The Changing Face of Television Advertisements
In the last 15 years we’ve seen a dramatic change in the advertising industry. Where paper and billboards once reigned supreme, the Internet dashed in and all but decimated the traditional newspaper. Those who couldn’t navigate the curve failed, a crippling recession only serving to hurry the process. Meanwhile, every day businesses struggled to comprehend a changing landscape: websites were suddenly a necessity – but a culture shock too – as the online era ushered in a new level of transparency. Now customers and competition could see how many units were on your lot, what they looked like and (gasp!) the MSRP.
Today, just about every company runs a website, some kind of social media presence, and deals with tech acronyms (SEO, PPC) on a daily basis. Marketing budgets have shifted to incorporate banner ads and product listings in place of the old magazine and classified advertisements.
Of course, now that everyone has finally gotten things situated, the tide is gearing up for another turn.
The Internet’s next target: Television.
2013 marks the first year in history that Americans will have spent more time on their digital devices than they have on the television. This is certainly not to say that we’ve all suddenly lost interest in our favorite shows; rather, we are choosing to watch them on our own time through network websites and services like Netflix, Hulu, and Apple’s iTunes. Recognizing the trend, Google jumped in with a brand new device this year, called Chromecast, which aims to turn a user’s TV into a giant digital device. Priced at $35, it joins a host of other streaming devices which will eventually have a dramatic impact on the cable industry, and subsequently, television advertising.

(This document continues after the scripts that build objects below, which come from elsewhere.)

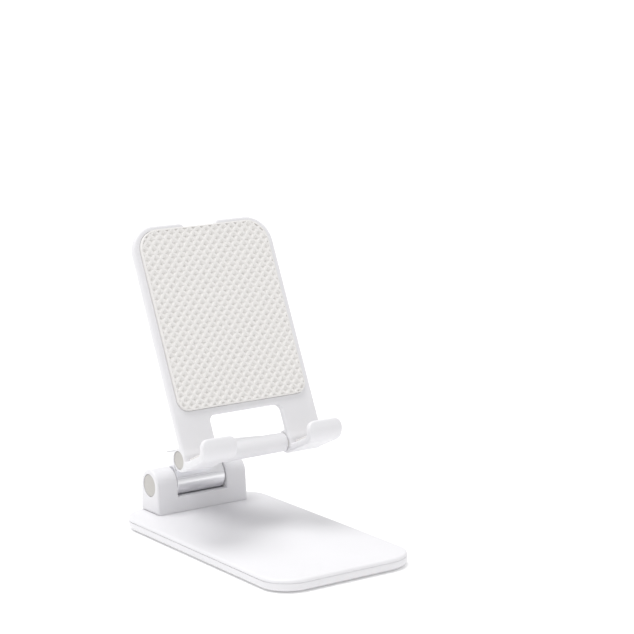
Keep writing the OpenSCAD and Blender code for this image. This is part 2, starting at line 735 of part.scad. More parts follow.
base_cover();
base_tray();
base_weight();
foot_pad();
hinge_block();
block_screws();
tray_screws();
lower_shaft();
lower_friction_washers();
lower_disc_springs();
lower_nut();
lower_cap_left();
lower_cap_right();
stem();
stem_bushes();
stop_screws();
arm_sleeve();
sleeve_glide();
leaf_spring();
head_bushes();
cradle();
cradle_pad();
hook_strip_left();
hook_strip_right();
upper_shaft();
upper_friction_washers();
upper_disc_springs();
upper_nut();
upper_cap_left();
upper_cap_right();
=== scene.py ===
import json
import math

import bmesh
import bpy
import numpy as np
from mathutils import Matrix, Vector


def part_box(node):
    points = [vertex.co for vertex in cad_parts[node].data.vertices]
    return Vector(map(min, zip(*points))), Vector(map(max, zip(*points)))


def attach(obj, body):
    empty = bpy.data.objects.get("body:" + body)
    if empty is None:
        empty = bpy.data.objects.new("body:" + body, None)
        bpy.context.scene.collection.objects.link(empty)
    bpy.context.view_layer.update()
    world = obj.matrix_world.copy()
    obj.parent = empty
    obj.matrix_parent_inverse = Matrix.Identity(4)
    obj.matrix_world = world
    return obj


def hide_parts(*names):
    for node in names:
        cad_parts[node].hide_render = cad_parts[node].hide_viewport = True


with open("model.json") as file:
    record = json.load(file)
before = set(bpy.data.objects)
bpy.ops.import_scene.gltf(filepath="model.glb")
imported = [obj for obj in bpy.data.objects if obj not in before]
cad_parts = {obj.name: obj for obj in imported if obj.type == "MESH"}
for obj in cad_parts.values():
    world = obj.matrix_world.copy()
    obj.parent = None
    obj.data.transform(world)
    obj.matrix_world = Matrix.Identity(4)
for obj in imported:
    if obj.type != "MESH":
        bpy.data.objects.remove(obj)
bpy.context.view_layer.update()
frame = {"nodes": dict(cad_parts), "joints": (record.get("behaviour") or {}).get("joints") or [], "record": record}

import openvdb
from bpy.props import FloatProperty, FloatVectorProperty, IntProperty, PointerProperty
from mathutils import Matrix, Vector

bl_info = {
    "name": "Folding phone stand",
    "version": (1, 0, 0),
    "blender": (4, 5, 0),
    "location": "View3D > Sidebar > Stand",
    "description": "Builds the moulded, metal and silicone pieces of a folding phone stand",
    "category": "Object",
}

MM = 0.001
X_AXIS = Vector((1, 0, 0))

# How far a cutting shape reaches past the piece it cuts
OVERCUT = MM
# Fits between pieces
RUN_GAP = 0.02 * MM
BLOCK_CAP_GAP = 0.06 * MM
CRADLE_CAP_GAP = 0.05 * MM
BLOCK_SEAT_DEPTH = 4 * MM
CRADLE_SEAT_DEPTH = 2.5 * MM
SHAFT_BORE = 2.5 * MM
PIN_BORE = 1.77 * MM
# The sleeve's walls outside its glide, and the solid end under its head
SLEEVE_SIDE_WALL = 1.82 * MM
SLEEVE_WALL = 1.02 * MM
SLEEVE_END = 3 * MM
# Roundings inside the cradle moulding
WINDOW_ROUND = 0.6 * MM
NOTCH_FOOT_ROUND = 0.6 * MM
NOTCH_ROUND = 0.8 * MM
LUG_BLEND = 0.6 * MM
COLUMN_BLEND = 0.9 * MM
# Noise in the finishes
SLOW_SCALE = 45
SLOW_DETAIL = 3
GRAIN_DETAIL = 2
GRAIN_DEPTH = 0.2

# ---- Places that come from the frame ----

JOINTS = {joint["name"]: joint for joint in frame["joints"]}
MOUNTS = {mount["name"]: mount for mount in frame["record"]["mounts"]}
LOWER_HINGE = Vector(JOINTS["arm_tilt"]["pos_m"])
UPPER_HINGE = Vector(JOINTS["cradle_tilt"]["pos_m"])
ARM_LINE = Vector(JOINTS["arm_slide"]["axis"]).normalized()
CRADLE_FRONT = Vector(MOUNTS["phone_back_face"]["axis"]).normalized()


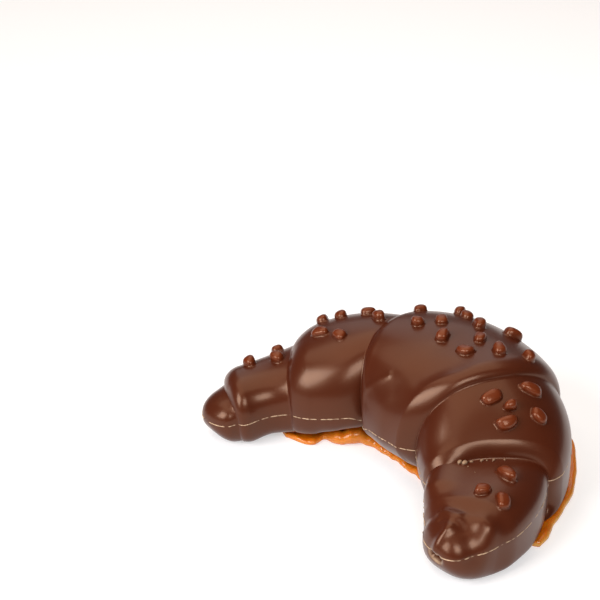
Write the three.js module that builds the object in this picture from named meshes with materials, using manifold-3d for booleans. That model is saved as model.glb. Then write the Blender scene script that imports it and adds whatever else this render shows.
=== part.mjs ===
// A moulded, chocolate-brown croissant on a thin amber base sheet.
// Millimetres, +Z up. The crescent lies flat with its two tips toward -Y; the origin ends up
// at the bottom centre of the whole part.
import * as THREE from 'three';
import Module from 'manifold-3d';

// ---------------------------------------------------------------- overall sizes
const ARC = 164;          // length of the crescent along its own middle line
const GIRTH = 58;         // width across the fattest roll
const HEIGHT = 41;        // height of the tallest roll's lip

// ---------------------------------------------------------------- nibs and base sheet
const NIB_TALL = 2.6;     // how far a nib stands off the crust
const NIB_WIDE = 3.9;     // a nib across its short way
const NIB_SUNK = 1.2;     // how far its root runs into the body
const SHEET_THICK = 1.3;  // base sheet
const SHEET_GAP = 0.3;    // clear space between the sheet and the body above it

// ---------------------------------------------------------------- fineness of the mesh
const AROUND = 40;        // points round one cross-section
const ALONG = [7, 8, 9, 7, 8, 8, 7];   // rows in each roll (the middle roll counts per half)

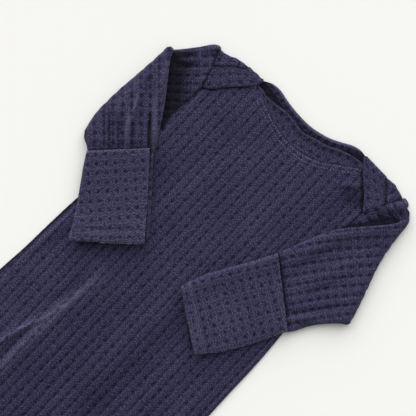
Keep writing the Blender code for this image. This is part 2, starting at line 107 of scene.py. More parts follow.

As is, many of us already pre-record shows on our DVR and skip through the commercials. From a consumer standpoint, it’s great – but step to the other side of the fence, and it seems like businesses are left holding the bag. As more viewers find their way to the web for video content, the audience pool (especially among younger generations) is rapidly shrinking.
While I wouldn’t completely pull the plug on television advertisement just yet, it’s important for businesses to know what’s on the horizon and begin shifting their sails accordingly. So what do you do? Begin refocusing your marketing budget to more internet-friendly outlets: hire a production team to produce short, eye-catching, and informative YouTube videos, build up your website with quality blogs and content (hire a copywriter), and develop mature social networks that will help direct your audience back to your web content and videos. Further, explore ways of advertising on YouTube and Facebook, where you can pinpoint specific demographics for marketing precision, and pay close attention to news stories about new advancements in technology and video streaming – especially if a big player like Google gets involved.
Recognizing technology changes and aligning your business ahead of time can mean the difference between riding the wave or frantically swimming to catch up. Keeping an ear to the ground and an adaptive marketing strategy will ensure your company stays steady on the surfboard.